Françoise Roch-Ramel (née Ramel; 20 September 1931 – 26 June 2001) was a Swiss pharmacologist and a leading expert on the renal transport of organic anions and cations, especially uric acid.

== Life and work ==
Born to Edwin Ramel and raised in Château-d'Œx, Switzerland, her major research focus was the renal excretion of drugs and other xenobiotics. She was a professor at the Department of Pharmacology and Toxicology at the University of Lausanne, where she was employed in the early 1960s as an assistant of Professor George Peters.

From 1975 to 1990, Roch-Ramel was an associate professor at the University of Lausanne.

According to Simmonds, she studied "renal transport of organic anions and cations, especially uric acid, in the kidney" since the beginning of her academic career. To do so, Roch-Ramel created her own micro-puncture techniques to study ion transport in several different mammalian species including humans, cebus monkeys, pigs, rats, cats, rabbits, mongrel dogs and Dalmatian dogs. Of particular focus was the renal excretion of drugs and other xenobiotics. These studies included drug interactions and other clinical aspects of renal organic ion transport of cardiac glycosides, antibiotics and chemotherapy drugs.

Her published work includes both academic papers as well as chapter contributions to many major texts including Diseases of the Kidney.
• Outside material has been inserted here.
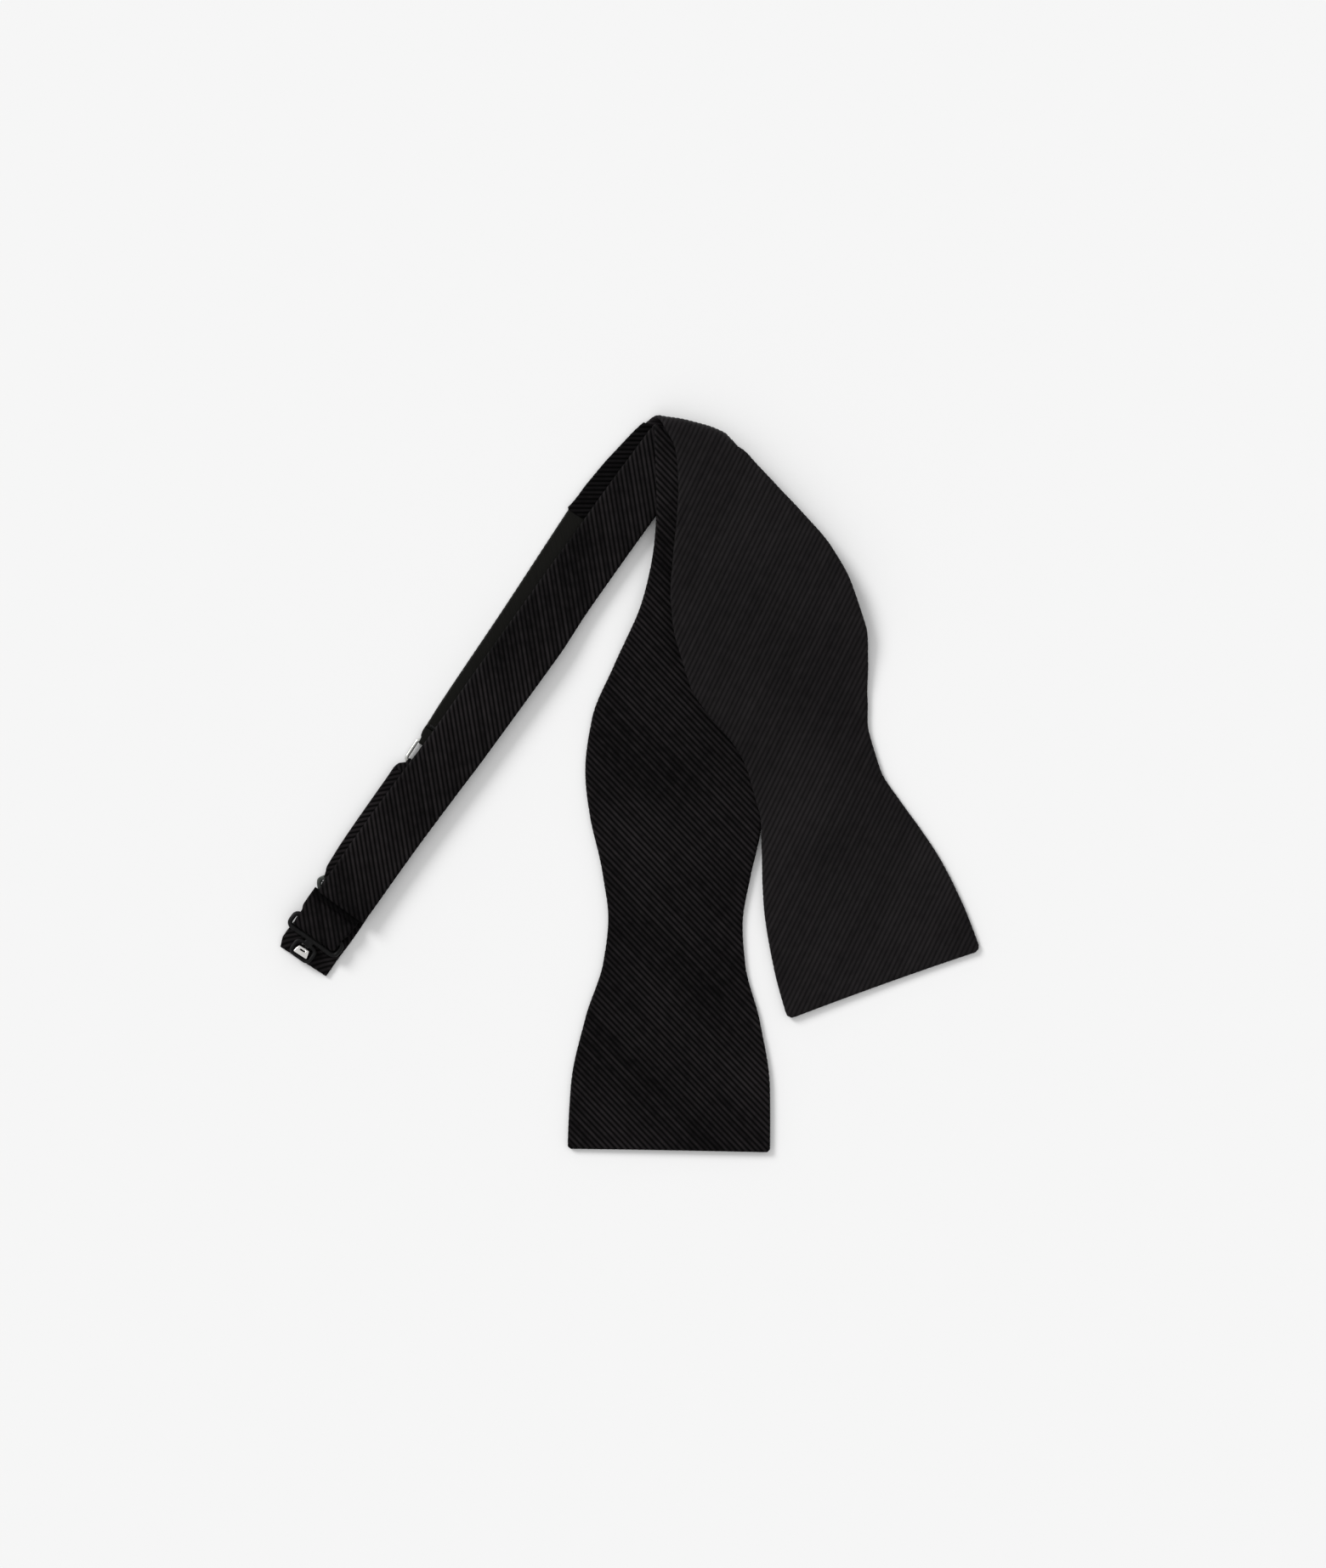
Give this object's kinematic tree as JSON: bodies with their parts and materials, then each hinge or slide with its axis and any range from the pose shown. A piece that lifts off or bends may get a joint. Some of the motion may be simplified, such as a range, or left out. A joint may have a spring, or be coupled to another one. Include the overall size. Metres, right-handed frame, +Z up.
{
  "type": "bow tie",
  "caption": "Untied self-tie bow tie in black ribbed cloth, hooked closed and folded flat, with two shaped blades and an adjustable neckband.",
  "frame": {"origin": "centre of the footprint, on the surface that the tie lies on", "axes": "+Z up off the surface, +Y towards the folded apex, +X towards the right blade"},
  "size_m": [0.2261, 0.2345, 0.0069],
  "materials": {
    "ribbed_silk": "black corded silk, ribs at 45 degrees, soft sheen",
    "interlining": "undyed brushed wool and cotton",
    "satin": "smooth dark satin tape",
    "thread": "black sewing thread",
    "pale_metal": "plain steel wire",
    "dark_metal": "grey-black lacquer, slightly glossy",
    "nickel": "bright nickel plate",
    "black_enamel": "black enamel, semi-gloss"
  },
  "bodies": {
    "rear_band": {"rear_band_lower_cloth": "ribbed_silk", "rear_band_interlining": "interlining", "rear_band_upper_cloth": "ribbed_silk", "satin_tape": "satin", "satin_tape_end_loop": "satin", "tape_bar_tack": "thread", "ring": "pale_metal", "adjusting_strap_ring_fold": "ribbed_silk", "adjusting_strap_return": "ribbed_silk"},
    "right_blade": {"right_blade_back_cloth": "ribbed_silk", "right_blade_interlining": "interlining", "right_blade_front_cloth": "ribbed_silk"},
    "slider": {"slider": "dark_metal", "adjusting_strap_sewn_end": "ribbed_silk"},
    "front_band": {"front_band_lower_cloth": "ribbed_silk", "front_band_interlining": "interlining", "front_band_upper_cloth": "ribbed_silk", "end_tab": "ribbed_silk", "adjusting_strap_run": "ribbed_silk", "adjusting_strap_hook_fold": "ribbed_silk", "hook": "nickel", "hook_bar_tack": "thread"},
    "left_blade": {"left_blade_back_cloth": "ribbed_silk", "left_blade_interlining": "interlining", "left_blade_front_cloth": "ribbed_silk"},
    "eye": {"eye": "black_enamel"}
  },
  "joints": [
    {"name": "right_blade_fold", "type": "hinge", "parent": "rear_band", "child": "right_blade", "pos_m": [0.02138, 0.11354, 0.00345], "axis": [-0.9636, 0.2672, 0], "range_deg": [0, 170]},
    {"name": "slider_travel", "type": "slide", "parent": "rear_band", "child": "slider", "axis": [0.5436, 0.8393, 0], "range_m": [0, 0.03]},
    {"name": "neck_size", "type": "slide", "parent": "rear_band", "child": "front_band", "axis": [-0.5436, -0.8393, 0], "range_m": [0, 0.03]},
    {"name": "left_blade_fold", "type": "hinge", "parent": "front_band", "child": "left_blade", "pos_m": [0.01651, 0.11331, 0.00345], "axis": [-0.9588, 0.284, 0], "range_deg": [0, 85]},
    {"name": "eye_lift", "type": "hinge", "parent": "front_band", "child": "eye", "pos_m": [-0.09961, -0.04434, 0.0026], "axis": [-0.8126, 0.5828, 0], "range_deg": [0, 110]}
  ],
  "couplings": [
    {"joint": "neck_size", "follows": "slider_travel", "ratio": 1},
    {"joint": "left_blade_fold", "follows": "right_blade_fold", "ratio": 0.5}
  ]
}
She was known to pay scrupulous attention to the methodology described in these publications and realized that the problems attached to the measurement of compounds, such as uric acid, had great importance on the validity of future academic studies.

== Personal life ==
She married Alfred Roch in 1958.

== Selected works ==

- Roch-Ramel, Françoise, Barbara Guisan, and Jacques Diezi. "Effects of uricosuric and antiuricosuric agents on urate transport in human brush-border membrane vesicles." Journal of Pharmacology and Experimental Therapeutics 280, no. 2 (1997): 839-845.
- Burnier, Michel, Françoise Roch-Ramel, and Hans R. Brunner. "Renal effects of angiotensin II receptor blockade in normotensive subjects." Kidney international 49, no. 6 (1996): 1787-1790.
- Roch-Ramel, Françoise. "An enzymic and fluorophotometric method for estimating urea concentrations in nanoliter specimens." Analytical biochemistry 21, no. 3 (1967): 372-381.